At the same time, there is a notable change in how safeguarding concerns are understood. The inclusion of education within the definition of neglect highlights the long‑term impact of unmet needs, including failure to access consistent and appropriate education. In practice, this reinforces something safeguarding professionals already recognise, that risk is rarely isolated. It develops over time and is often visible across multiple services.

Guidance such as Keeping Children Safe in Education 2025 continues to emphasise the role of education settings in identifying early signs of harm, including patterns such as absence, disengagement or behavioural change.

Alongside this, statutory guidance on children missing education highlights the need for schools and local authorities to work collaboratively to identify and support children who are not receiving suitable education.

These developments reflect a broader safeguarding reality: children are often visible to services, but risks are not always connected or acted upon.

Learning from national reviews continues to reinforce this point. The Child Safeguarding Practice Review Panel has repeatedly highlighted that in serious cases of harm, agencies were involved but not effectively joined up. Its ongoing research and thematic analysis provide insight into patterns of neglect, vulnerability and system failure, supporting professionals to understand how and why safeguarding responses break down.

Another significant shift is the increased focus on early intervention and family involvement. Strengthened expectations around family group decision‑making reflect a move towards more collaborative, strengths‑based approaches, where families are supported to contribute to safeguarding solutions wherever it is safe to do so.

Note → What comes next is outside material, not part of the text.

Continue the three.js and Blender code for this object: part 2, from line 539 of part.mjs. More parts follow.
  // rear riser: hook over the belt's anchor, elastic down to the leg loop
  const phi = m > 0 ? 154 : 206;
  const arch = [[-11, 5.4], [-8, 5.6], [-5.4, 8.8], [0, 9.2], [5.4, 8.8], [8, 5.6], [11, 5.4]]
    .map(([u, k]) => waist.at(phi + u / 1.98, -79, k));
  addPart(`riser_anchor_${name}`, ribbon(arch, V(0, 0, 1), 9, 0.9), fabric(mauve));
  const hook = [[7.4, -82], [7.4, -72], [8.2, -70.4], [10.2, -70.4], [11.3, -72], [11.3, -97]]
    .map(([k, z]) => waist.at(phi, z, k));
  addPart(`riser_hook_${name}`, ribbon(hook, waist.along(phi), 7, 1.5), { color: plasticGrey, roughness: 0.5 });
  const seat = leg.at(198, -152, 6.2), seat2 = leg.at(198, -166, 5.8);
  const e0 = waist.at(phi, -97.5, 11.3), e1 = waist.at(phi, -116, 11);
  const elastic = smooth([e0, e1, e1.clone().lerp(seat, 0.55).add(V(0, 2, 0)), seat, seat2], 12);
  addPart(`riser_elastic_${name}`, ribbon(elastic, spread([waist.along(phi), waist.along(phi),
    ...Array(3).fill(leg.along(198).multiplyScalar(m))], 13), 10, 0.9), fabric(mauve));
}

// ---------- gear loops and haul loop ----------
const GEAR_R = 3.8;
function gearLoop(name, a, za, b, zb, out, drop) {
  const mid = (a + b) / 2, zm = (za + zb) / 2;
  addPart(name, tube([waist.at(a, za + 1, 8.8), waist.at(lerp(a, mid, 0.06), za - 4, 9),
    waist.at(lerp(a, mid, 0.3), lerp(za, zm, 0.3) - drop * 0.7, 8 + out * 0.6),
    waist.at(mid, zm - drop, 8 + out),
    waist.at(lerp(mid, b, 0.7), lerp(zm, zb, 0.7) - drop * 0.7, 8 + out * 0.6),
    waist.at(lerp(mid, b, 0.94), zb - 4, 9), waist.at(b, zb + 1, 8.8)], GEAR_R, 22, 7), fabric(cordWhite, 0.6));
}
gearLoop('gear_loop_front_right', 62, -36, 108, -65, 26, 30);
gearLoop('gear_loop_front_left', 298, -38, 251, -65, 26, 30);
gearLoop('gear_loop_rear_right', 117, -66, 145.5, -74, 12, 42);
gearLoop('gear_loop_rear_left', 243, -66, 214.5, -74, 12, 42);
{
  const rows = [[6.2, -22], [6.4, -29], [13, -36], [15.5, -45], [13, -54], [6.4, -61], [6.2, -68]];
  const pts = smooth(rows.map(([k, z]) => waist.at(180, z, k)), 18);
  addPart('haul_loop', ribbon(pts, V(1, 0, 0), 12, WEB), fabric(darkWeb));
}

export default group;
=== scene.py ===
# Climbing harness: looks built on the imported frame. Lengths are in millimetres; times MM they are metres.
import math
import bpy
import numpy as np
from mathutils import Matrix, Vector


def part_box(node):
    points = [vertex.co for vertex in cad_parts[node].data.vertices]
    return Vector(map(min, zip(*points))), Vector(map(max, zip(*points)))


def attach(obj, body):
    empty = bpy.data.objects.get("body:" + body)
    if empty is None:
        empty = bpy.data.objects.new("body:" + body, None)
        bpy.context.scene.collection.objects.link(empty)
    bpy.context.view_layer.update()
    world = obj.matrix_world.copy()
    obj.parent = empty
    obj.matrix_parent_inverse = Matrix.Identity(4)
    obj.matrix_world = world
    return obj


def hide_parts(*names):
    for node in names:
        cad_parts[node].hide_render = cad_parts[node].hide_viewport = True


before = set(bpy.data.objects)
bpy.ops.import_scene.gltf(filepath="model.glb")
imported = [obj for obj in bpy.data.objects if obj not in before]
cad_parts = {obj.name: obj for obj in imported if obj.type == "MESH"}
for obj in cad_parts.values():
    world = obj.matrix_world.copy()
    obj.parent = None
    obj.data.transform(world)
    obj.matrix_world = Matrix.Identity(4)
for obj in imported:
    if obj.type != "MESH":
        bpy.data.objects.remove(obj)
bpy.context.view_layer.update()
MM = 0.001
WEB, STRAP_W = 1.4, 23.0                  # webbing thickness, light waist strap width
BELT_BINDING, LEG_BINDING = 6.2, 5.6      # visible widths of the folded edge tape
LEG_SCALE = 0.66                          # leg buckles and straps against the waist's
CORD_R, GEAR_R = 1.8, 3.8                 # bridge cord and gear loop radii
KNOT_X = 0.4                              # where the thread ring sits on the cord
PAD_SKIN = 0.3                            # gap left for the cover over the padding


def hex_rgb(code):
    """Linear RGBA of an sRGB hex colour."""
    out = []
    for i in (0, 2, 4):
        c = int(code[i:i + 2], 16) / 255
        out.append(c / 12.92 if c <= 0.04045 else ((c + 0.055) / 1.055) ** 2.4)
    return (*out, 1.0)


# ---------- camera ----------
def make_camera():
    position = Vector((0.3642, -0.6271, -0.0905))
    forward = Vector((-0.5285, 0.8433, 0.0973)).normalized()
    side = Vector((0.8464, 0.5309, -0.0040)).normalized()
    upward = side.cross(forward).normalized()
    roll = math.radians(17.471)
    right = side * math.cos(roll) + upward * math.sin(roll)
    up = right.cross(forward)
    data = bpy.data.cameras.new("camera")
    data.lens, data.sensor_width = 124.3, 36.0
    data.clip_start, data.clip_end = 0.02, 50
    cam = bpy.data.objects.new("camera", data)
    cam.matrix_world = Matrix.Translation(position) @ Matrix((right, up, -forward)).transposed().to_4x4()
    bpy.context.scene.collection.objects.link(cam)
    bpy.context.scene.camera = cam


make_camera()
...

Across all sectors, this represents a change in both responsibility and practice. Education, health, policing, social care and community organisations are all expected to contribute more actively to safeguarding systems , not just within their own roles, but as part of a wider, coordinated response.

Inspection frameworks continue to reinforce this. Ofsted, for example, places strong emphasis on safeguarding culture, not just compliance with procedures, but the extent to which organisations demonstrate awareness, accountability and effective decision‑making in protecting children.

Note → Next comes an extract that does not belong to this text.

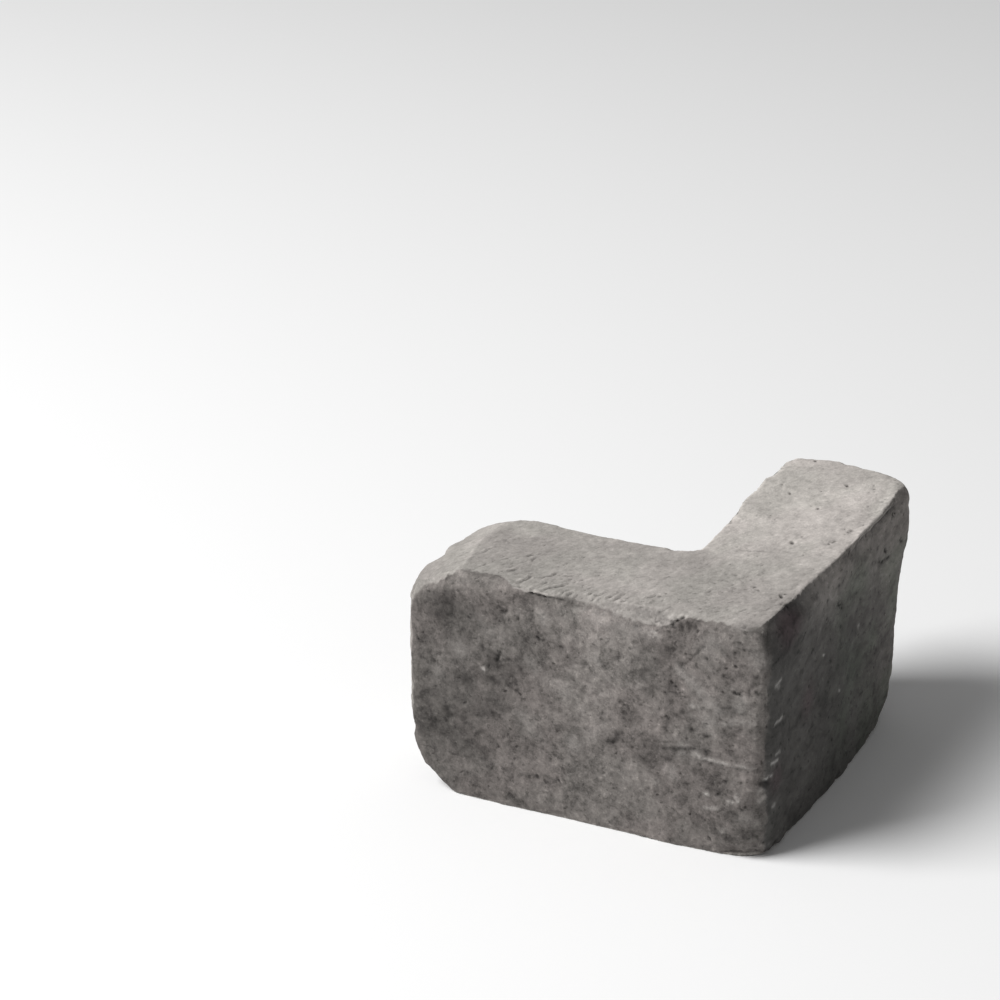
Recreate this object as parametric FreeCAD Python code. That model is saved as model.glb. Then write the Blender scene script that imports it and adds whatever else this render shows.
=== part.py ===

However, as with any system change, the challenge lies in implementation. New structures, processes and tools only improve outcomes if professionals understand them, trust them and use them effectively. This is where ongoing professional dialogue, shared learning and sector engagement become critical.

SACPA continues to support this through its programme of events and professional forums, which provide timely analysis of safeguarding developments and practical insight into applying policy in real‑world contexts. Recent and upcoming sessions have explored areas such as emerging digital harms, self‑harm and suicide risk, and safeguarding leadership within complex systems, alongside specialist training for roles such as school nurses and safeguarding leads.

Explore SACPA events and CPD opportunities: Events | Sacpa

Access wider SACPA resources and sector insights: www.sacpa.org.uk/

These forums play an important role in helping professionals not just understand legislative change but interpret what it means for day‑to‑day safeguarding practice.

Ultimately, the Children’s Wellbeing and Schools Act 2026 reflects a wider shift from fragmented services towards more connected systems. The direction is clear: better information sharing, earlier intervention, stronger accountability and more meaningful collaboration.

The success of the Act will not be measured by policy alone, but by how effectively professionals across sectors work together in practice. When information is shared, when agencies act early, and when families are part of the process, safeguarding outcomes improve.

At its core, the message is unchanged.

Children are safest when the system around them works as one.